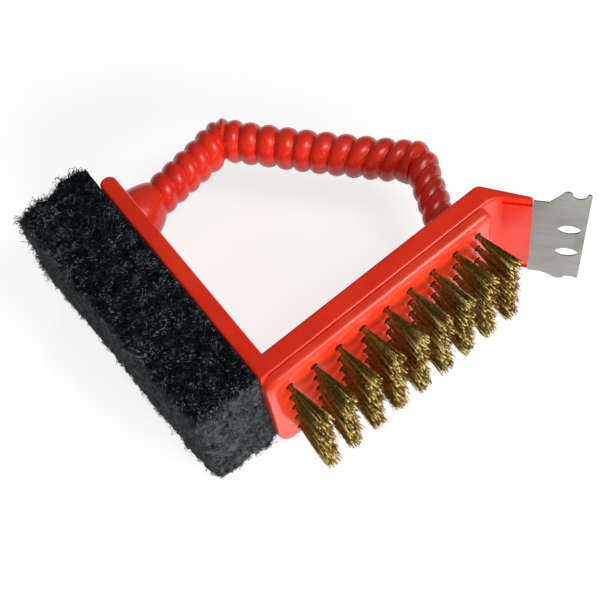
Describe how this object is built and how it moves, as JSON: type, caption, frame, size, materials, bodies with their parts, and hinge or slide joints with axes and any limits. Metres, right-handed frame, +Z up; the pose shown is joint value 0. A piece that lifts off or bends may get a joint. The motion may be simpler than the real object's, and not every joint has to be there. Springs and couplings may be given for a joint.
{
  "type": "grill cleaning brush",
  "caption": "V-shaped grill cleaning brush with a scouring pad, a brass wire brush, a steel scraper and a rope-pattern grip across the arms.",
  "frame": {"origin": "middle of the footprint, on the surface that the brush lies on", "axes": "+X across the V from the pad to the scraper, +Y from the V's corner to the grip, +Z up from the lower side face to the upper side face"},
  "size_m": [0.2466, 0.17, 0.0675],
  "materials": {
    "red_plastic": "glossy moulded",
    "grip_plastic": "glossy moulded",
    "block_plastic": "glossy moulded",
    "pin_plastic": "moulded",
    "screw_steel": "zinc plated",
    "anchor_steel": "drawn",
    "brass_wire": "drawn wire",
    "blade_steel": "satin",
    "adhesive": "matte",
    "scouring_fibre": "coarse nonwoven fibre"
  },
  "bodies": {
    "root": {"frame": "red_plastic", "handle": "grip_plastic", "handle_screws": "screw_steel", "brush_block": "block_plastic", "tuft_anchors": "anchor_steel", "bristle_row_1": "brass_wire", "bristle_row_2": "brass_wire", "bristle_row_3": "brass_wire", "bristle_row_4": "brass_wire", "bristle_row_5": "brass_wire", "bristle_row_6": "brass_wire", "bristle_row_7": "brass_wire", "bristle_row_8": "brass_wire", "bristle_row_9": "brass_wire", "scraper_blade": "blade_steel", "blade_pins": "pin_plastic", "pad_adhesive": "adhesive", "scour_pad": "scouring_fibre"}
  },
  "joints": []
}
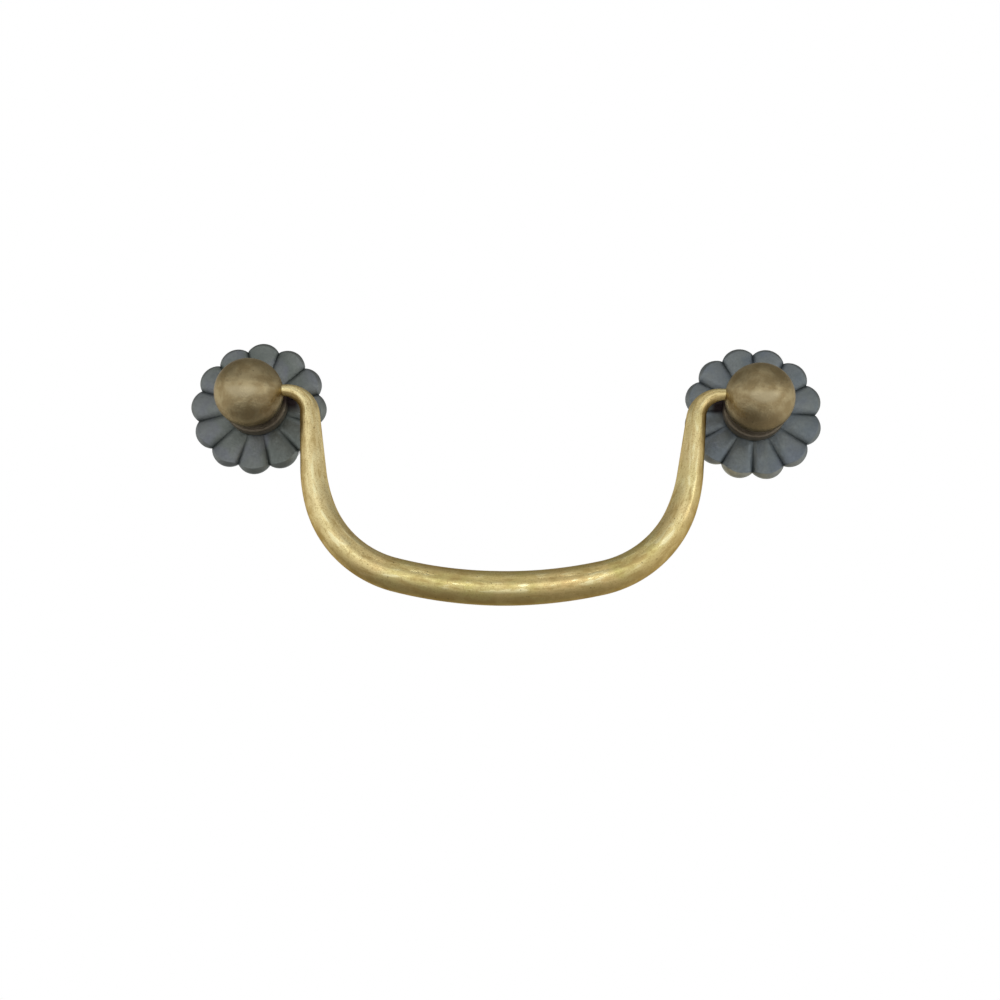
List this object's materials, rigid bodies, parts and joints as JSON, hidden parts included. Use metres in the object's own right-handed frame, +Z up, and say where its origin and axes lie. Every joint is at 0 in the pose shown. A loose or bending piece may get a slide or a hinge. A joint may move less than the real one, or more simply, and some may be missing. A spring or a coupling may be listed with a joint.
{
  "type": "swan-neck drop handle for a cabinet drawer",
  "caption": "Swan-neck drop handle for a drawer: a tapered bail swings between ball-headed posts that stand on petalled rosettes and bolt through the drawer front.",
  "frame": {"origin": "midway between the two posts' axes, on the plane of the rosettes' backs, which is the face of the drawer front", "axes": "+X along the handle from the left post to the right post, +Y into the drawer front along the posts, +Z up; the bail hangs towards -Z and the balls stand out towards -Y"},
  "size_m": [0.1223, 0.0403, 0.0533],
  "materials": {
    "bail_brass": "satin antique brass, rubbed bright by hand, browner in its low places",
    "post_brass": "brown antique patina on turned brass, softly grained",
    "rosette_patina": "blue-grey gunmetal patina over cast brass, dark in the grooves, rubbed to brass on the lower rims",
    "fixing_steel": "plain zinc-plated steel"
  },
  "bodies": {
    "fixed_parts": {"post_left": "post_brass", "post_right": "post_brass", "rosette_left": "rosette_patina", "rosette_right": "rosette_patina", "washer_left": "fixing_steel", "washer_right": "fixing_steel", "nut_left": "fixing_steel", "nut_right": "fixing_steel"},
    "swinging_bail": {"bail": "bail_brass"}
  },
  "joints": [
    {"name": "bail_swing", "type": "hinge", "parent": "fixed_parts", "child": "swinging_bail", "pos_m": [0, -0.00983, 0.0005], "axis": [-1, 0, 0], "range_deg": [-10, 190]}
  ]
}
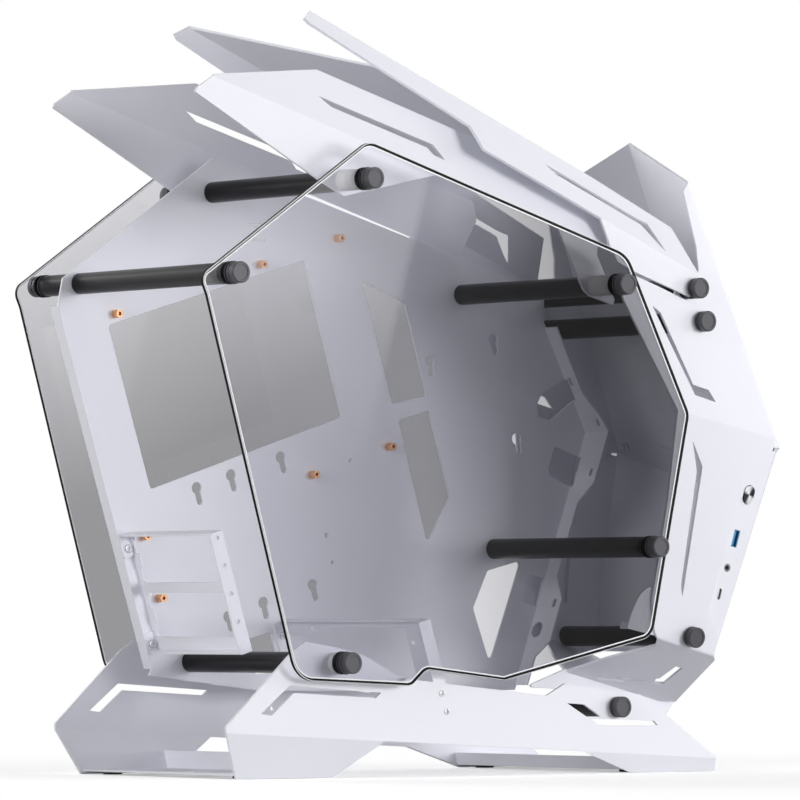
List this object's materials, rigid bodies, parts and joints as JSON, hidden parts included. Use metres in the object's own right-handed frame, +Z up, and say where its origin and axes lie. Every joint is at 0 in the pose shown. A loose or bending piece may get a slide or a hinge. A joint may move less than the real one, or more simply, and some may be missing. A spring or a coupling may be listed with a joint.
{
  "type": "open-frame micro-atx tower pc case",
  "caption": "Open-frame tower PC case with folded wing panels, glass sides on cross tubes, an angled motherboard tray, splayed feet and front ports.",
  "frame": {"origin": "on the floor, below the middle of the case's length and width", "axes": "+X towards the front, +Y towards the right side, behind the motherboard tray, +Z up"},
  "size_m": [0.5744, 0.252, 0.5335],
  "materials": {
    "white_sheet": "fine satin powder coat",
    "smoked_glass_left": "polished tempered glass",
    "smoked_glass_right": "polished tempered glass",
    "black_tube": "black satin anodised",
    "dark_knob": "dark grey anodised",
    "bright_sleeve": "brushed",
    "brass": "machined",
    "steel": "polished",
    "black_rubber": "matte",
    "black_plastic": "matte",
    "blue_plastic": "matte"
  },
  "bodies": {
    "case": {"audio_jack": "black_plastic", "board_standoffs": "brass", "body_tubes": "black_tube", "bracket_screws": "steel", "button_switch": "black_plastic", "cheek_left": "white_sheet", "cheek_right": "white_sheet", "chin_rib": "white_sheet", "floor_pads": "black_rubber", "floor_plate_front": "white_sheet", "floor_plate_rear": "white_sheet", "foot_left": "white_sheet", "foot_right": "white_sheet", "front_jaw": "white_sheet", "front_mask": "white_sheet", "glass_knobs": "dark_knob", "glass_left": "smoked_glass_left", "glass_right": "smoked_glass_right", "glass_spacers": "bright_sleeve", "glass_tubes": "black_tube", "glass_washers": "black_rubber", "jaw_screws": "steel", "lower_wing_left": "white_sheet", "lower_wing_right": "white_sheet", "motherboard_tray": "white_sheet", "panel_knobs": "dark_knob", "port_board": "black_plastic", "psu_frame": "white_sheet", "short_tubes": "black_tube", "slot_bracket": "white_sheet", "upper_wing": "white_sheet", "usb_a_insert": "blue_plastic", "usb_a_shell": "steel", "usb_c_port": "steel"},
    "button": {"power_button": "steel"}
  },
  "joints": [
    {"name": "power_button_press", "type": "slide", "parent": "case", "child": "button", "axis": [0.0285, 0.9903, 0.1362], "range_m": [0, 0.0009], "stiffness_N_per_m": 600, "springref_m": -0.0005}
  ]
}
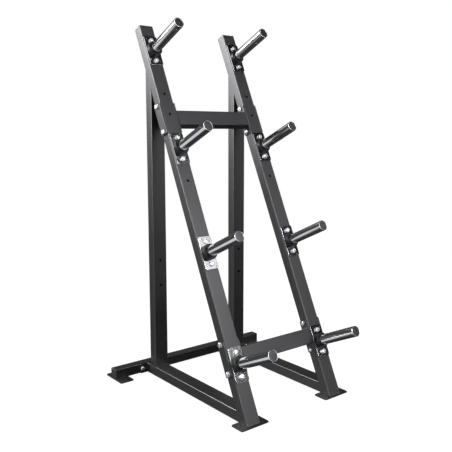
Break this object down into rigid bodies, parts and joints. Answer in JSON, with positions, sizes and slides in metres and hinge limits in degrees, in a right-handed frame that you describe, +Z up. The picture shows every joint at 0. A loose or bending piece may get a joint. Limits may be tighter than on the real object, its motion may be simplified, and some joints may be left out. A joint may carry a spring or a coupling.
{
  "type": "weight storage rack",
  "caption": "Free-standing A-frame rack of bolted rectangular tube, with leaning posts that carry chromed pegs with rubber collars for storing weight plates.",
  "frame": {"origin": "on the floor, under the middle of the rack's overall box", "axes": "+Z up, -Y to the front, the way the pegs point, and +X to the right when facing the rack's front"},
  "size_m": [0.952, 1.0404, 1.7622],
  "materials": {
    "powder_coat": "satin charcoal powder coat",
    "chromed_steel": "bright chrome plate",
    "zinc_fastener": "bright zinc plate",
    "collar_rubber": "matte black rubber",
    "cap_plastic": "black moulded plastic"
  },
  "bodies": {
    "root": {"backing_plate_lower_left": "powder_coat", "backing_plate_lower_right": "powder_coat", "backing_plate_upper_left": "powder_coat", "backing_plate_upper_right": "powder_coat", "crossbar_cap_left": "cap_plastic", "crossbar_cap_right": "cap_plastic", "crossmember_lower": "powder_coat", "crossmember_upper": "powder_coat", "end_flange_lower_left": "powder_coat", "end_flange_lower_right": "powder_coat", "end_flange_upper_left": "powder_coat", "end_flange_upper_right": "powder_coat", "floor_beam_left": "powder_coat", "floor_beam_right": "powder_coat", "frame_bolt_lower_left_high": "zinc_fastener", "frame_bolt_lower_left_low": "zinc_fastener", "frame_bolt_lower_right_high": "zinc_fastener", "frame_bolt_lower_right_low": "zinc_fastener", "frame_bolt_upper_left_high": "zinc_fastener", "frame_bolt_upper_left_low": "zinc_fastener", "frame_bolt_upper_right_high": "zinc_fastener", "frame_bolt_upper_right_low": "zinc_fastener", "front_foot_left": "powder_coat", "front_foot_right": "powder_coat", "peg_collar_left_1": "collar_rubber", "peg_collar_left_2": "collar_rubber", "peg_collar_left_3": "collar_rubber", "peg_collar_left_4": "collar_rubber", "peg_collar_right_1": "collar_rubber", "peg_collar_right_2": "collar_rubber", "peg_collar_right_3": "collar_rubber", "peg_collar_right_4": "collar_rubber", "peg_plate_left_1": "chromed_steel", "peg_plate_left_2": "chromed_steel", "peg_plate_left_3": "chromed_steel", "peg_plate_left_4": "chromed_steel", "peg_plate_right_1": "chromed_steel", "peg_plate_right_2": "chromed_steel", "peg_plate_right_3": "chromed_steel", "peg_plate_right_4": "chromed_steel", "peg_tube_left_1": "chromed_steel", "peg_tube_left_2": "chromed_steel", "peg_tube_left_3": "chromed_steel", "peg_tube_left_4": "chromed_steel", "peg_tube_right_1": "chromed_steel", "peg_tube_right_2": "chromed_steel", "peg_tube_right_3": "chromed_steel", "peg_tube_right_4": "chromed_steel", "post_cap_left": "cap_plastic", "post_cap_right": "cap_plastic", "rear_crossbar": "powder_coat", "rear_flange_left": "powder_coat", "rear_flange_right": "powder_coat", "rear_foot_left": "powder_coat", "rear_foot_right": "powder_coat", "rear_upright_left": "powder_coat", "rear_upright_right": "powder_coat", "slanted_post_left": "powder_coat", "slanted_post_right": "powder_coat"}
  },
  "joints": []
}
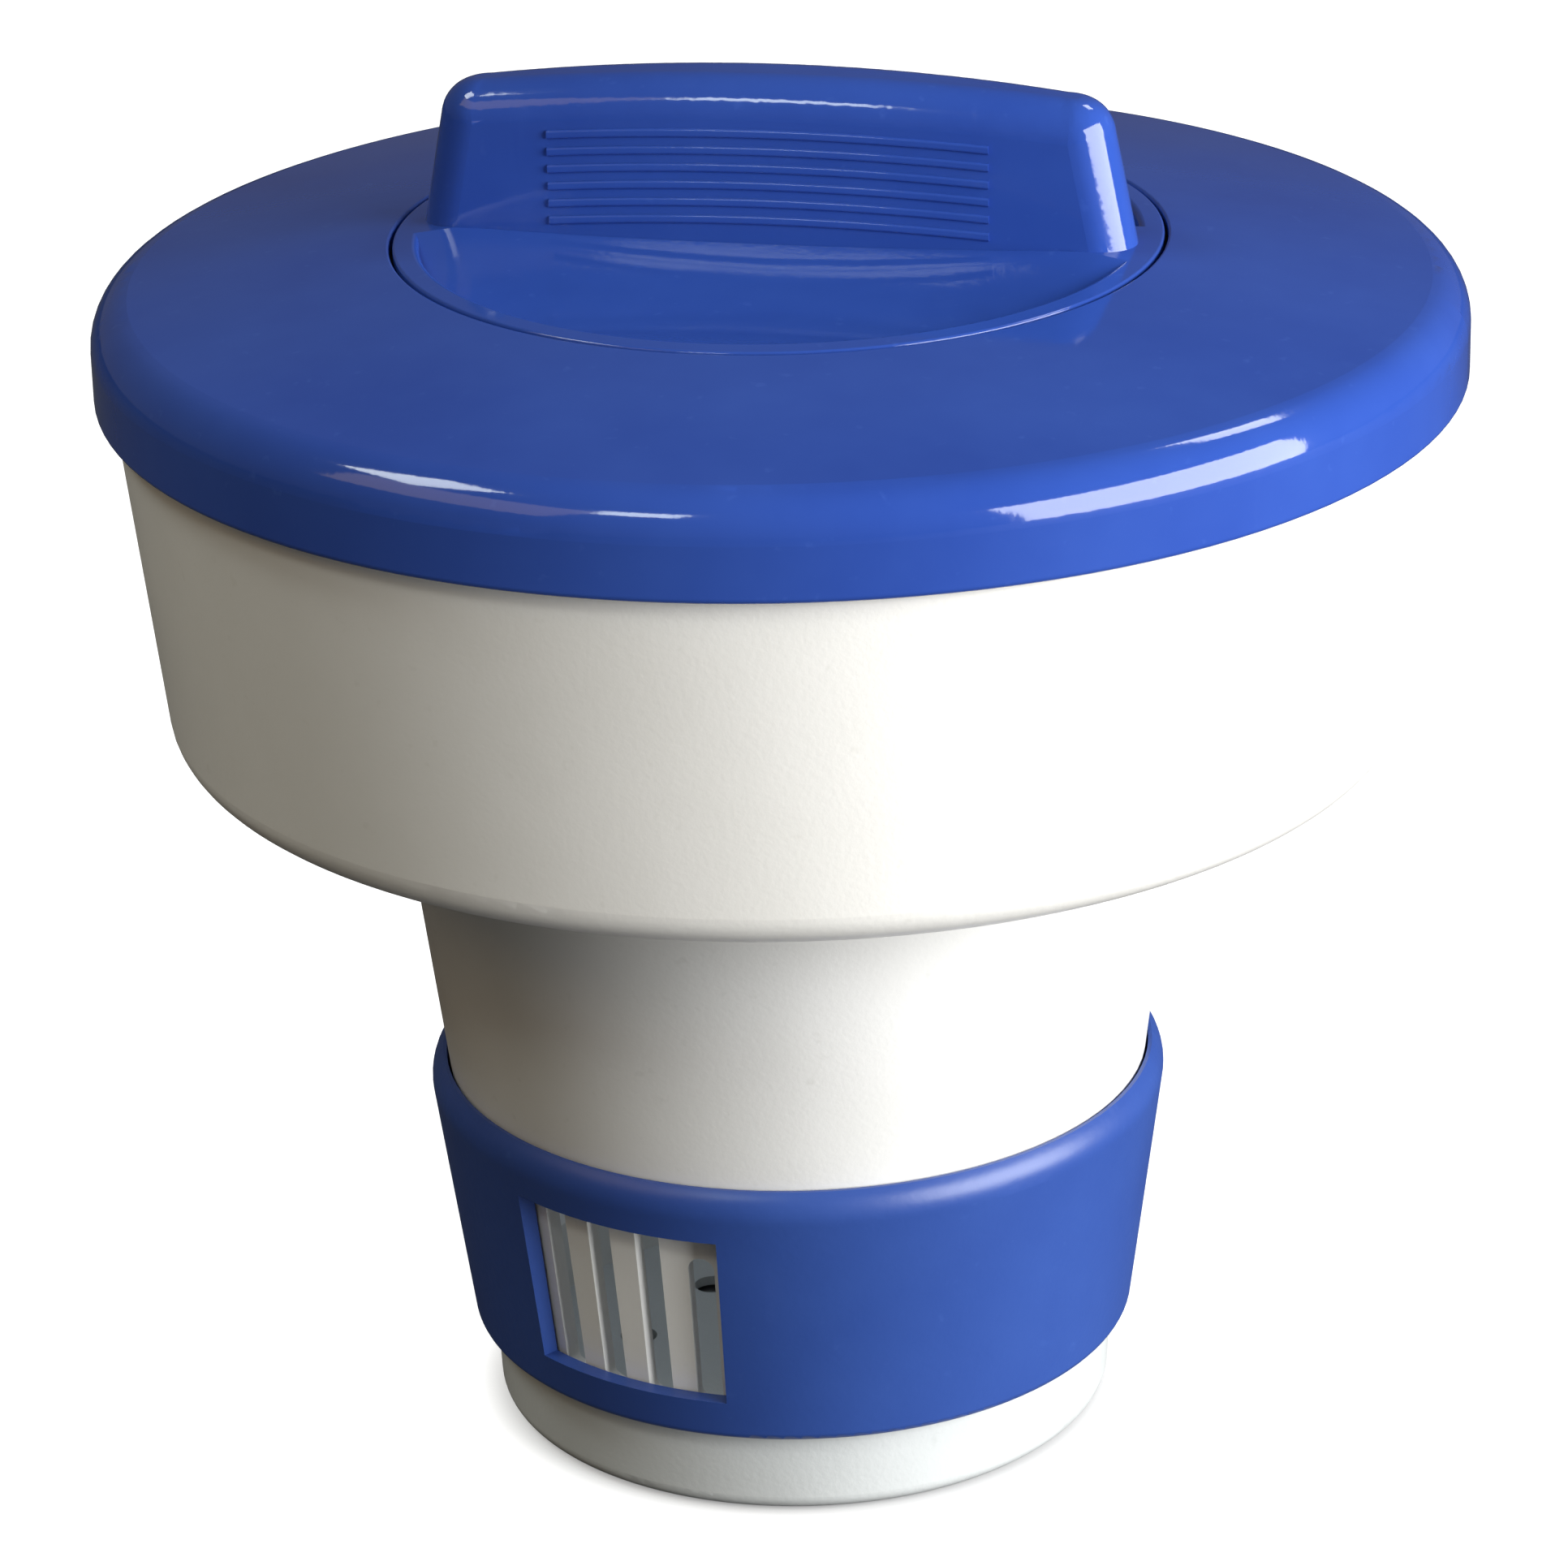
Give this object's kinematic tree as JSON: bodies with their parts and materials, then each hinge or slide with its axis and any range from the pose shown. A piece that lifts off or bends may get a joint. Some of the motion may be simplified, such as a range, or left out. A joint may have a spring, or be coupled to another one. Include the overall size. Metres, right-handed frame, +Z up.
{
  "type": "floating chlorine dispenser",
  "caption": "Floating pool chlorine dispenser: hollow float bowl with a domed deck and twist cap over a tapered tablet canister with a turning dosing ring.",
  "frame": {"origin": "centre of the foot's standing face, on the dispenser's vertical axis", "axes": "+Z up along the axis the cap and ring turn about; the cap's fin lies along X when closed; the ring's first window faces -Y, a little towards -X"},
  "size_m": [0.18, 0.18, 0.1881],
  "materials": {
    "blue_plastic": "glossy moulded",
    "white_plastic": "satin moulded",
    "seal_rubber": "matt"
  },
  "bodies": {
    "float": {"canister": "white_plastic", "foot_cap": "white_plastic", "float_bowl": "white_plastic", "bowl_seal": "seal_rubber", "tablet_tube": "white_plastic", "tube_seal": "seal_rubber", "rim_gasket": "seal_rubber", "deck": "blue_plastic"},
    "seal": {"cap_seal": "seal_rubber"},
    "cap": {"cap": "blue_plastic"},
    "ring": {"dosing_ring": "blue_plastic"}
  },
  "joints": [
    {"name": "cap_lift", "type": "slide", "parent": "float", "child": "seal", "axis": [0, 0, 1], "range_m": [0, 0.024]},
    {"name": "cap_turn", "type": "hinge", "parent": "seal", "child": "cap", "pos_m": [0, 0, 0.15], "axis": [0, 0, 1], "range_deg": [0, 360]},
    {"name": "ring_turn", "type": "hinge", "parent": "float", "child": "ring", "pos_m": [0, 0, 0.03], "axis": [0, 0, 1], "continuous": true}
  ],
  "couplings": [
    {"joint": "cap_lift", "follows": "cap_turn", "m_per_rad": 0.003819}
  ]
}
++++
_DIRECTION_
In the entries above, identify each line that includes the string "their", then copy it.

_EXPECTED OUTPUT_
Describe how this object is built and how it moves, as JSON: type, caption, frame, size, materials, bodies with their parts, and hinge or slide joints with axes and any limits. Metres, right-handed frame, +Z up; the pose shown is joint value 0. A piece that lifts off or bends may get a joint. The motion may be simpler than the real object's, and not every joint has to be there. Springs and couplings may be given for a joint.
Give this object's kinematic tree as JSON: bodies with their parts and materials, then each hinge or slide with its axis and any range from the pose shown. A piece that lifts off or bends may get a joint. Some of the motion may be simplified, such as a range, or left out. A joint may have a spring, or be coupled to another one. Include the overall size. Metres, right-handed frame, +Z up.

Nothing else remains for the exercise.